*SOURCE MATERIAL*

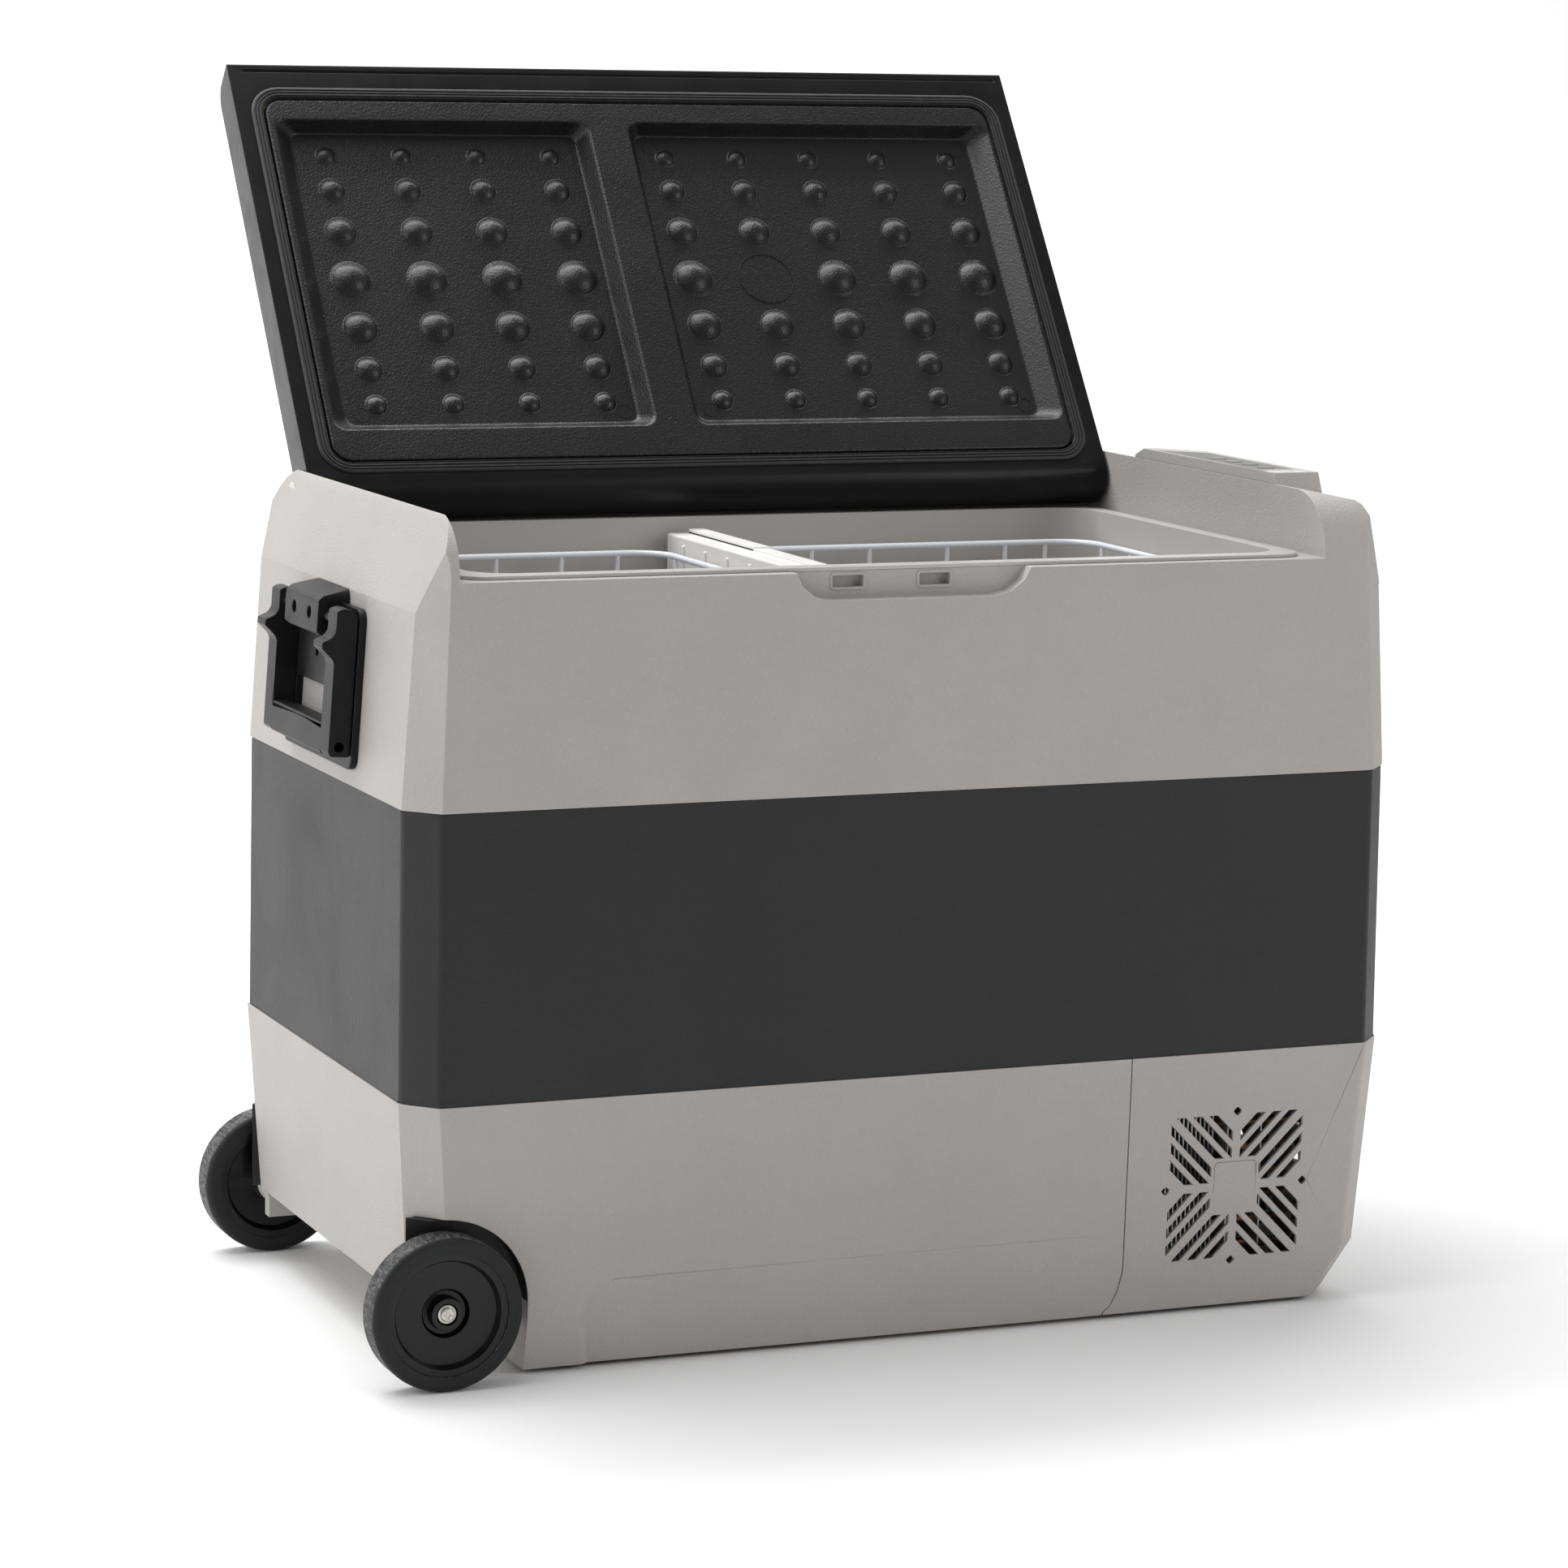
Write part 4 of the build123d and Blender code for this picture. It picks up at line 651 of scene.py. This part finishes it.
# ---- catch slots in the latch recess ----------------------------------------------------------
CATCH_X, CATCH_HALF_W, CATCH_Z = (-52.0, 5.5), 10.0, (474.0, 481.0)
CATCH_FACE_Y, CATCH_CORNER_R = -170.6, 0.6
CATCH_PROFILE = ((1.9, -0.6), (1.9, 0.2), (1.6, 0.7), (0.9, 0.9), (0.3, 0.75), (0.02, 0.2), (0.02, -0.6))


def catch_frames():
    """Rounded raised frames round the two slots that the latch hooks into."""
    bm = bmesh.new()
    for centre in CATCH_X:
        slot = (centre - CATCH_HALF_W, centre + CATCH_HALF_W)
        rings = []
        for out, proud in CATCH_PROFILE:
            flat = rounded(grown(slot, out), grown(CATCH_Z, out), CATCH_CORNER_R + out, 0, 4)
            rings.append([Vector((p.x, CATCH_FACE_Y - proud, p.y)) for p in flat])
        skin(bm, rings, loop=True)
    outward(bm)
    finished("catch_frames", bm, "upper_shell", 40)


# ---- divider ----------------------------------------------------------------------------------
RIB_PROUD, RIB_HALF_W, RIB_Z = 1.4, 2.0, (90, 472)
RIBS_Y = (-100, -62, -24, 14, 52, 90)
RIDGE_DROP, RIDGE_STEP, RIDGE_STEP_Y = 2.8, 1.6, 4


def slab(bm, x, y, z, r):
    """Box with its edges rounded to r."""
    spans = (x, y, z)
    place = Matrix.Translation([(low + high) / 2 for low, high in spans])
    size = Matrix.Diagonal([high - low for low, high in spans]).to_4x4()
    verts = bmesh.ops.create_cube(bm, size=1.0, matrix=place @ size)["verts"]
    edges = {edge for vertex in verts for edge in vertex.link_edges}
    bmesh.ops.bevel(bm, geom=list(edges), offset=r, offset_type="OFFSET", segments=3, profile=0.5,
                    affect="EDGES")


def tub_divider():
    """Hollow white plate with upright ribs and a stepped ridge along its top."""
    low, high = [Vector(corner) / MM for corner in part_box("divider")]
    x, y, top = (low.x + RIB_PROUD, high.x - RIB_PROUD), (low.y, high.y), high.z - RIDGE_DROP
    ridge_x = (x[0] + 14, x[1] - 1)
    bm = bmesh.new()
    slab(bm, x, y, (low.z, top), 1.5)
    slab(bm, ridge_x, (y[0] + 33, y[1] - 3), (top - 2, top + RIDGE_STEP), 0.7)
    slab(bm, ridge_x, (RIDGE_STEP_Y, y[1] - 3), (top - 2, high.z), 0.7)
    for at in RIBS_Y:
        slab(bm, (low.x, high.x), (at - RIB_HALF_W, at + RIB_HALF_W), RIB_Z, 1.2)
    piece = finished("tub_divider", bm, "divider", 50, weighted=True)
    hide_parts("divider")


# ---- wheel arches -----------------------------------------------------------------------------
ARCH_R, ARCH_WALL_Y, SKIN_GAP = 55.0, 161.0, 0.2
ARCH_RUN_X = (-316.0, -322.0, -327.0)               # where the arch runs on straight to the end chamfer
RIM_Y, CHAMFER_START_X, CHAMFER_START_Y, CHAMFER_SLOPE = 174.5, -312.5, 178.2, 1.079


def rim_y(x):
    """How far out the arch's skin reaches: just inside the front face, and then inside the chamfer."""
    return min(RIM_Y, CHAMFER_START_Y + CHAMFER_SLOPE * (x - CHAMFER_START_X))


def arch_liners_painted_shade():
    """Thin black skins inside the two wheel arches: a black liner that also paints the arches' deep shade."""
    low, high = [Vector(corner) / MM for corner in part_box("front_wheel_tyre")]
    centre = (low + high) / 2
    skin_r = ARCH_R - 0.25
    path = [(centre.x + skin_r * math.cos(a), centre.z + skin_r * math.sin(a))
            for a in (math.radians(90 * k / 20) for k in range(21))]
    path += [(x, centre.z + skin_r) for x in ARCH_RUN_X]
    bm = bmesh.new()
    for side in (-1, 1):
        wall_y = side * (ARCH_WALL_Y + SKIN_GAP)
        wall = [bm.verts.new((x, wall_y, z)) for x, z in path]
        rim = [bm.verts.new((x, side * rim_y(x), z)) for x, z in path]
        for k in range(len(path) - 1):
            bm.faces.new((wall[k], wall[k + 1], rim[k + 1], rim[k]))
        floor = [bm.verts.new((x, wall_y, centre.z + SKIN_GAP)) for x in (ARCH_RUN_X[-1], centre.x)]
        bm.faces.new(wall + floor)
    outward(bm)
    # These skins are black liner plastic and also painted shade for the cavity behind each wheel.
    finished("wheel_arch_liners_painted_shade", bm, "base_tray", 40)


# ---- everything -------------------------------------------------------------------------------
MATERIALS = make_materials()
for node_name, node_object in NODES.items():
    node_object.data.materials.clear()
    node_object.data.materials.append(MATERIALS[SLOTS[node_name]])

camera()

for shell in ("upper_shell", "mid_band", "lower_shell", "compressor_cover"):
    softened(shell, 0.45, wide_mm=2.6)
softened("console_housing", 0.4)
for node_name in ("lid_outer_shell", "inner_liner", "left_handle_base", "right_handle_base",
                  "left_handle_bail", "right_handle_bail", "latch_flap"):
    softened(node_name, 0.6)
tub_divider()
arch_liners_painted_shade()
for node_name in ("front_wheel_hub", "rear_wheel_hub", "front_wheel_screw", "rear_wheel_screw",
                  "socket_plate", "dc_socket", "mains_inlet", "front_axle_bracket", "rear_axle_bracket",
                  "lid_bumpers", "latch_bracket", "base_tray"):
    softened(node_name, 0.3)

lid_tray()
lid_seal()
basket("left_basket", LEFT_UPRIGHTS_X)
basket("right_basket", RIGHT_UPRIGHTS_X, RIGHT_STEP_X, RIGHT_STEP_RISE)
catch_frames()


# ---- studio -----------------------------------------------------------------------------------
WORLD_LIGHT, WORLD_SEEN = 0.30, 0.95
CENTRE = (0.0, 0.0, 0.3)
SOFTBOXES = (                                       # name, place, what it faces, size, power
    ("left_box", (-3.4, -0.2, 1.6), CENTRE, (2.4, 2.4), 40),
    ("front_box", (1.9, -2.1, 1.5), (0.25, 0.0, 0.3), (1.4, 1.4), 19),
    ("top_box", (-0.7, 0.5, 3.0), CENTRE, (2.6, 2.2), 62),
    ("backdrop_wash", (0.0, 1.6, 3.6), (0.0, 3.4, 0.4), (6.0, 1.6), 150))


def studio():
    """Pale paper that runs back along the floor and curves up behind."""
    half, front_y, back_y, curve, height, steps = 6.0, -8.0, 4.0, 1.5, 6.0, 12
    rows = [(front_y, 0.0), (back_y - curve, 0.0)]
    rows += [(back_y - curve + curve * math.sin(a), curve - curve * math.cos(a))
             for a in (math.radians(90 * k / steps) for k in range(1, steps + 1))]
    rows.append((back_y, height))
    bm = bmesh.new()
    pairs = [[bm.verts.new((x, y, z)) for x in (-half, half)] for y, z in rows]
    for (left, right), (next_left, next_right) in zip(pairs, pairs[1:]):
        bm.faces.new((left, right, next_right, next_left))
    mesh = bpy.data.meshes.new("studio_floor")
    bm.to_mesh(mesh)
    bm.free()
    mesh.shade_smooth()
    floor = bpy.data.objects.new("studio_floor", mesh)
    bpy.context.scene.collection.objects.link(floor)
    s = Surface("studio_paper", (0.93, 0.93, 0.93), 0.8)
    s.tint(s.ramp(s.noise(400, 2), 0.3, 0.8), (0.91, 0.91, 0.915), 0.5)
    mesh.materials.append(s.done())


def softbox(name, location, target, size, power):
    data = bpy.data.lights.new(name, "AREA")
    data.shape = "RECTANGLE"
    data.size, data.size_y = size
    data.energy = power
    lamp = bpy.data.objects.new(name, data)
    lamp.location = location
    lamp.rotation_euler = (Vector(target) - Vector(location)).to_track_quat("-Z", "Y").to_euler()
    bpy.context.scene.collection.objects.link(lamp)


def lighting():
    """A white world that looks brighter than it shines, and four soft lamps."""
    world = bpy.data.worlds.new("studio")
    world.use_nodes = True
    nodes, links = world.node_tree.nodes, world.node_tree.links
    seen = nodes.new("ShaderNodeMapRange")
    seen.inputs["To Min"].default_value = WORLD_LIGHT
    seen.inputs["To Max"].default_value = WORLD_SEEN
    links.new(nodes.new("ShaderNodeLightPath").outputs["Is Camera Ray"], seen.inputs["Value"])
    nodes["Background"].inputs["Color"].default_value = (1.0, 1.0, 1.0, 1.0)
    links.new(seen.outputs["Result"], nodes["Background"].inputs["Strength"])
    bpy.context.scene.world = world
    for box in SOFTBOXES:
        softbox(*box)
    view = bpy.context.scene.view_settings
    view.view_transform = "Standard"
    view.look = "None"


studio()
lighting()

*WHAT YOU SHOULD DO*
Quote exactly the opening line of the material above and every line after it, up to and including the line that contains "0.2), (0.02, -0.6))".

*IN RESPONSE*
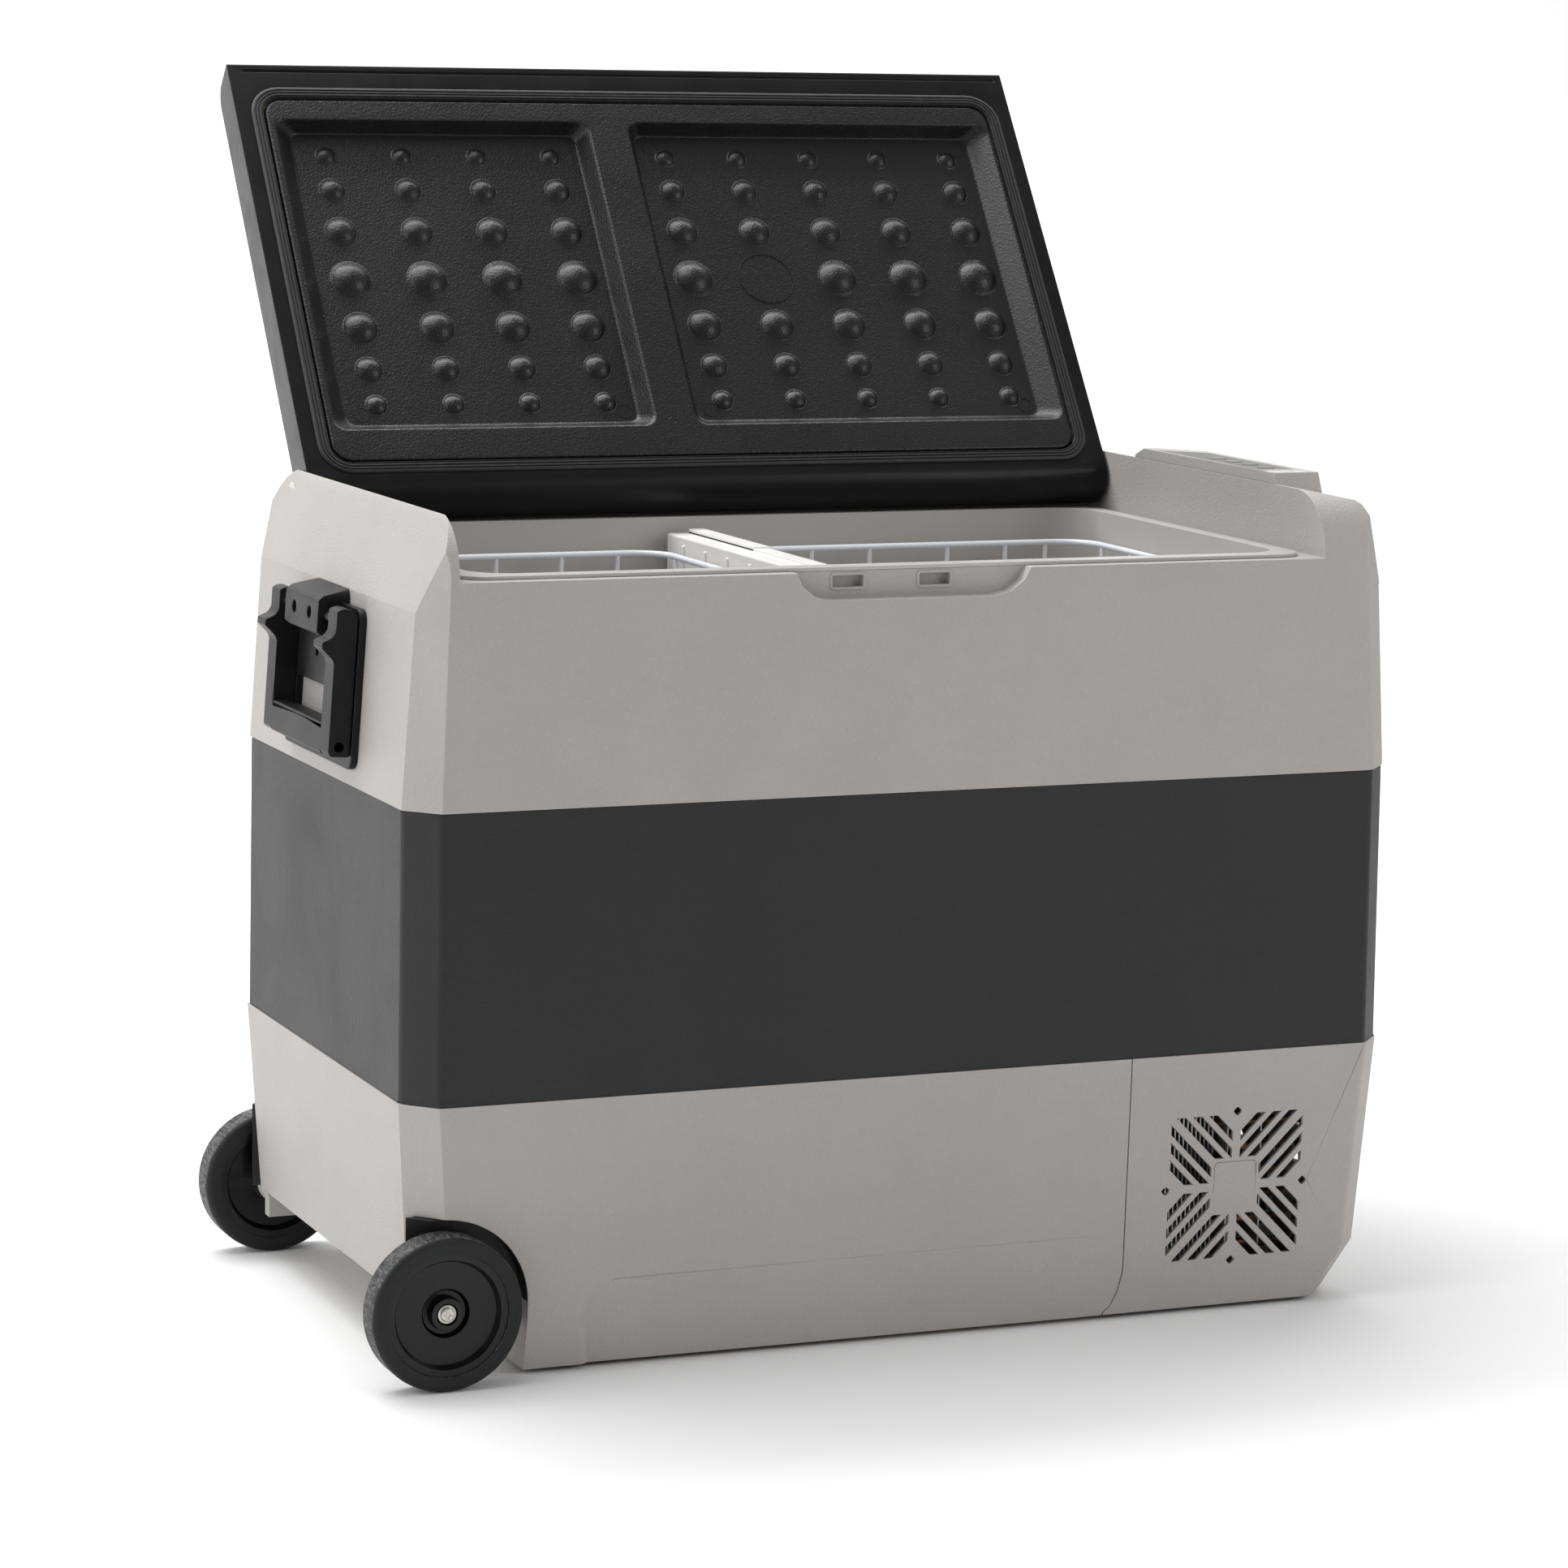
Write part 4 of the build123d and Blender code for this picture. It picks up at line 651 of scene.py. This part finishes it.
# ---- catch slots in the latch recess ----------------------------------------------------------
CATCH_X, CATCH_HALF_W, CATCH_Z = (-52.0, 5.5), 10.0, (474.0, 481.0)
CATCH_FACE_Y, CATCH_CORNER_R = -170.6, 0.6
CATCH_PROFILE = ((1.9, -0.6), (1.9, 0.2), (1.6, 0.7), (0.9, 0.9), (0.3, 0.75), (0.02, 0.2), (0.02, -0.6))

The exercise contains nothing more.